Automated Assistance for Developing Software in Ecosystems of the Future

Software pervades every aspect of human life. Modern civilisation relies on software at an increasing pace, and society needs to adapt itself to become more resilient against the negative sides of the digital era. Software ecosystems form large socio-technical networks of technical and social components that interact with each other on top of common software and hardware platforms. Well-known software ecosystems are operating system distributions like Linux and Android, package dependency networks like npm for JavaScript and CRAN for the popular statistical computing environment R, and the OSCAR digital health ecosystem for Electronic Medical Records. SECO-ASSIST will pave the way by providing novel automated techniques to coordinate the numerous contributors and contributions to such ecosystems as effectively as possible. To do so, SECO-ASSIST will expand the state-of-the-art in software recommendation techniques to meet the inherent challenges of future software ecosystems.

The project consortium is composed of seasoned software engineers that are research authorities in software evolution, software testing, static program analysis and database usage. Their complementary expertise will permit a scientific breakthrough which will nurture the software ecosystems of the future.

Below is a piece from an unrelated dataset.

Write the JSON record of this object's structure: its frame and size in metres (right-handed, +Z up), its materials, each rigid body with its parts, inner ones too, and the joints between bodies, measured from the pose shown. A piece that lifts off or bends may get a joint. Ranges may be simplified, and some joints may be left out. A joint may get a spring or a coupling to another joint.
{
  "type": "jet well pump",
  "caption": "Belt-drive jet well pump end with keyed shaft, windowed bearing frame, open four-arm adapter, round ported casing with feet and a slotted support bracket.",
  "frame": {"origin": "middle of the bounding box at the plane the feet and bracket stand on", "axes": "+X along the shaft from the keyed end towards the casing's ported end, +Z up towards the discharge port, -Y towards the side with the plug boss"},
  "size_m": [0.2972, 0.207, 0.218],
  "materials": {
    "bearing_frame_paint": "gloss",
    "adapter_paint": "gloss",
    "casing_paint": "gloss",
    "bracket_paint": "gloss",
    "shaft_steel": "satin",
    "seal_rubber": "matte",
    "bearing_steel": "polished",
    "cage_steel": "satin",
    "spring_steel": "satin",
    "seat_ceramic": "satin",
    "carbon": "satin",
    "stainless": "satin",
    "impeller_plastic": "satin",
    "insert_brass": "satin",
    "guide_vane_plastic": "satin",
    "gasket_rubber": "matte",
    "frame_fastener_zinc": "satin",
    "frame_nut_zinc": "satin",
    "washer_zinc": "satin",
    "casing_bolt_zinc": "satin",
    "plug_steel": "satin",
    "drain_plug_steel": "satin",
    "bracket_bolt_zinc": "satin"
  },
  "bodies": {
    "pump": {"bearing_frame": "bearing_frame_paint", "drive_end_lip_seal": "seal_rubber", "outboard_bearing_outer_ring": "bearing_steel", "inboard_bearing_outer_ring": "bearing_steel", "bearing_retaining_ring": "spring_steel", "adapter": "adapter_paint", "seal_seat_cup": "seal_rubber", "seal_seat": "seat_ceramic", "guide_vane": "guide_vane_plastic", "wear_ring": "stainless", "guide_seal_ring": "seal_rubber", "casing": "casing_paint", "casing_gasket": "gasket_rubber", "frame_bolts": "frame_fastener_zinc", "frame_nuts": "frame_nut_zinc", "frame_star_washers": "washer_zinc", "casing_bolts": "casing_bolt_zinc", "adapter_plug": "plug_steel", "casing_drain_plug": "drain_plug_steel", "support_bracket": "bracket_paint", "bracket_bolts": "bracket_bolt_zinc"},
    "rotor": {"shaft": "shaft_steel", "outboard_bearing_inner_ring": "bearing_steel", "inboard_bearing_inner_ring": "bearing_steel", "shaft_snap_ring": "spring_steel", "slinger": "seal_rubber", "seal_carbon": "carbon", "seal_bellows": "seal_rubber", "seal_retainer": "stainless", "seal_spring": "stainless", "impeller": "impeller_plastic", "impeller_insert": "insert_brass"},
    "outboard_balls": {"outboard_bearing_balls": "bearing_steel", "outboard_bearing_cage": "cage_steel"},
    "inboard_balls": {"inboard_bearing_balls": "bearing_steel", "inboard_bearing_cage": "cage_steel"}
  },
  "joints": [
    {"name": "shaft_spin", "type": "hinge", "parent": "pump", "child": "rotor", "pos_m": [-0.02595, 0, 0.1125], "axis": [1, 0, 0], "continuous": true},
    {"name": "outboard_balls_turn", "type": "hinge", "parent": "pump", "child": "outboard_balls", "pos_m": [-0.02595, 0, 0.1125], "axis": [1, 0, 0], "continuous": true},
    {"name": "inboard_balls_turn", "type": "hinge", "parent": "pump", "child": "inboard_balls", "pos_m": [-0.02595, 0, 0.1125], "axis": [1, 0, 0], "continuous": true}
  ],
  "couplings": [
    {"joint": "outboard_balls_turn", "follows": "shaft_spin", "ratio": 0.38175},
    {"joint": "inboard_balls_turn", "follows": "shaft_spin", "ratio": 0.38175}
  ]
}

Software ecosystems are one of the most promising approaches for organising the software needs of the future. To realise this potential, software ecosytems need to coordinate the contributions of their numerous contributors as effectively as possible. This requires addressing and overcoming four main challenges:

  • Longevity. Ecosystems evolve at a rapid pace and this trend is only aggravated by modern software tools and agile software processes. The need to maintain them for a prolonged period of time implies that they accumulate a wealth of data over their lifespan.
  • Scale. Software ecosystems contain large numbers of interdependent software components developed by thousands of interacting developers. Their evolution history contains huge amounts of structured and unstructured data that needs to be processed.
  • Heterogeneity. Software ecosystems are developed using multiple programming languages; are tightly intertwined with external databases using a variety of data formats; and include many types of interconnected software artefacts.
  • Community. Ecosystem contributors interact frequently and intensively to engineer the software artefacts within an ecosystem. Many ecosystem contributions are voluntary in nature, hence the ecosystems must try to attract and retain contributors.

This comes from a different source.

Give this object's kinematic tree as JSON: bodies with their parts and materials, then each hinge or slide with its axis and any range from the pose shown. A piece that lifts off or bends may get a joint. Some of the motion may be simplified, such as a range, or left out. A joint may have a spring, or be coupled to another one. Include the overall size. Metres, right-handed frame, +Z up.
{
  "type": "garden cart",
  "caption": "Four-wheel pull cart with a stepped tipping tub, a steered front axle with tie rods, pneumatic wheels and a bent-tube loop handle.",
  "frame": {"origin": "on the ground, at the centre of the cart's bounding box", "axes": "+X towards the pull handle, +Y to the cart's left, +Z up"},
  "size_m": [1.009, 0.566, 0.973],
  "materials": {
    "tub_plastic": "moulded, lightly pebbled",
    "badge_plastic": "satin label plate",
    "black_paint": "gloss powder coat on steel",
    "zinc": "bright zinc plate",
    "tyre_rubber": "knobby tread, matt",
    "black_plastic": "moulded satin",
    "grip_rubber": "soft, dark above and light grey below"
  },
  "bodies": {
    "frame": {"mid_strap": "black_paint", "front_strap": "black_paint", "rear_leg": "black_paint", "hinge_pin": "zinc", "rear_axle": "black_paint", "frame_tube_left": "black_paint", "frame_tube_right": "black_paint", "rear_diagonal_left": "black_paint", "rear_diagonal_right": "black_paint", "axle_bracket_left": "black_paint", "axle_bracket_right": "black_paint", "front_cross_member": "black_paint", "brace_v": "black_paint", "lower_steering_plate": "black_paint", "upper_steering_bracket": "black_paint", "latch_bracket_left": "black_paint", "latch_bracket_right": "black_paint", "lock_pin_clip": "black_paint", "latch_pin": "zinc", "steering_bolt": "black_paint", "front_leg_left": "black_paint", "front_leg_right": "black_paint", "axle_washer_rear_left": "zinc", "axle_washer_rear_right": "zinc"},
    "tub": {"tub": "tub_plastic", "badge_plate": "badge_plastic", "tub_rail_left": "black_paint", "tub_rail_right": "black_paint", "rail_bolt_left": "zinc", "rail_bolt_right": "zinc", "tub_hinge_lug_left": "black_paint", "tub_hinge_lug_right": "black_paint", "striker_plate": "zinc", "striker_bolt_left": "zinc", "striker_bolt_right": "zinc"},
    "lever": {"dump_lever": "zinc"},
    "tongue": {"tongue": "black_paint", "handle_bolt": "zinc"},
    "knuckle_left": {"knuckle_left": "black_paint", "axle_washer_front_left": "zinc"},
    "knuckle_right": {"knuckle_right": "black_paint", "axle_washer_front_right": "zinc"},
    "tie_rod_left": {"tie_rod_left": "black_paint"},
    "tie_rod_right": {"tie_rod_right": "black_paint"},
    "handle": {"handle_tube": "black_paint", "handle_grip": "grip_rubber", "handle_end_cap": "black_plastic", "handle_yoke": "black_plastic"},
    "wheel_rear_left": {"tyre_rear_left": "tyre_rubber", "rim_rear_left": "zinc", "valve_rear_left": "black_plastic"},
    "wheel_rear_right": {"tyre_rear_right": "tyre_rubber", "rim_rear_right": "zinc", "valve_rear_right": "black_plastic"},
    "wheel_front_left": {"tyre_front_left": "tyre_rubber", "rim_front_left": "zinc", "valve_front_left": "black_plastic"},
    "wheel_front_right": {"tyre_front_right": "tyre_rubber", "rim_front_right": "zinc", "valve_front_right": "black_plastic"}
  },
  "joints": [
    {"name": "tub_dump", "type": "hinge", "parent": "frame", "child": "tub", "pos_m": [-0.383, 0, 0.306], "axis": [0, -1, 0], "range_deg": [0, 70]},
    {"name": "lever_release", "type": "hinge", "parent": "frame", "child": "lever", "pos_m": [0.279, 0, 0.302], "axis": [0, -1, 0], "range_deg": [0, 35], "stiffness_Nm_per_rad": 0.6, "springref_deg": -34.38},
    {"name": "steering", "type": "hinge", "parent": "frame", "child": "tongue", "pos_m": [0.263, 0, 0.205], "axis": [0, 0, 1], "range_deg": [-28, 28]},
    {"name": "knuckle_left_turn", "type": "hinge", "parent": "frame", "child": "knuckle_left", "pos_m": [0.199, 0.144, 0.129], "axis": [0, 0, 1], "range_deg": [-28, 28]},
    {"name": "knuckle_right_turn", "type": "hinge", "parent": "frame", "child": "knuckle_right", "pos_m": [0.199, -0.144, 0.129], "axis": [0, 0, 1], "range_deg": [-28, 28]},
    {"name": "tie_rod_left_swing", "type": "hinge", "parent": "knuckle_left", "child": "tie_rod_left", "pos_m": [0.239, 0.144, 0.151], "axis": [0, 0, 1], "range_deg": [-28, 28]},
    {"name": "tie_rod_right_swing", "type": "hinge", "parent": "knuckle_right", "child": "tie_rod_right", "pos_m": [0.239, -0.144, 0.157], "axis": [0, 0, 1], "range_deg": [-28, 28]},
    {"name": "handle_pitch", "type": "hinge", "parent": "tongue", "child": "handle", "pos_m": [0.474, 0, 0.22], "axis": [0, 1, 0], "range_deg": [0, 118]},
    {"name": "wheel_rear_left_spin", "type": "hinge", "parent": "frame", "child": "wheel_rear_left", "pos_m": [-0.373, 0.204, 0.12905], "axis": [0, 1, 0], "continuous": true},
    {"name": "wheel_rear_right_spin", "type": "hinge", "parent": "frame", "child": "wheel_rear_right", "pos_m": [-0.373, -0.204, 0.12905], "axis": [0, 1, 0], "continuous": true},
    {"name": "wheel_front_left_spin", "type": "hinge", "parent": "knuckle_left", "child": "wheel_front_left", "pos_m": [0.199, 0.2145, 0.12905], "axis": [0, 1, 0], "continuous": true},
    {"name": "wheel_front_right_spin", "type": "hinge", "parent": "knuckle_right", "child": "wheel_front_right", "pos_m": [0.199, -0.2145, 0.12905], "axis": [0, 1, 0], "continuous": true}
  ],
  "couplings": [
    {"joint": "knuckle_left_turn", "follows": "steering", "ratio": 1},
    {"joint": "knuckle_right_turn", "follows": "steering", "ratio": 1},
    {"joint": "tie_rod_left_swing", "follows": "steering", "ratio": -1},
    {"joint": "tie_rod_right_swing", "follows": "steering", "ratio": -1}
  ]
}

SECO-ASSIST aims to leverage recent advances in software recommendation systems to support more effective development of software in ecosystems. To realise this goal, SECO-ASSIST adopts a proof-by-construction research strategy formulating four objectives:

  • Optimise library usage: Software ecosystems typically contribute many reusable software libraries, representing units of functionality explicitly intended to be reused. To coordinate the co-evolution of library and system contributions in a software ecosystem, recommending the most appropriate library should embrace the ecosystem itself as a source of already-proven solutions.
  • Improve database manipulation: Improper use of database technologies is a considerable bottleneck in data-intensive software systems. In order to improve database manipulation, recommendation techniques should analyse good and bad usage in comparable systems within the same ecosystem.
  • Enhance team interaction: To attract newcomers and retain existing contributors in software ecosystems, recommendation techniques should help in identifying and addressing “toxic” team members; as well as predicting future abandonment and finding adequate replacements.
  • Strengthen software tests to reducing the impact of software defects. To support test-related activities in future ecosystems, recommendation techniques should encourage contributors to focus tests on those parts of the ecosystem with the highest risk.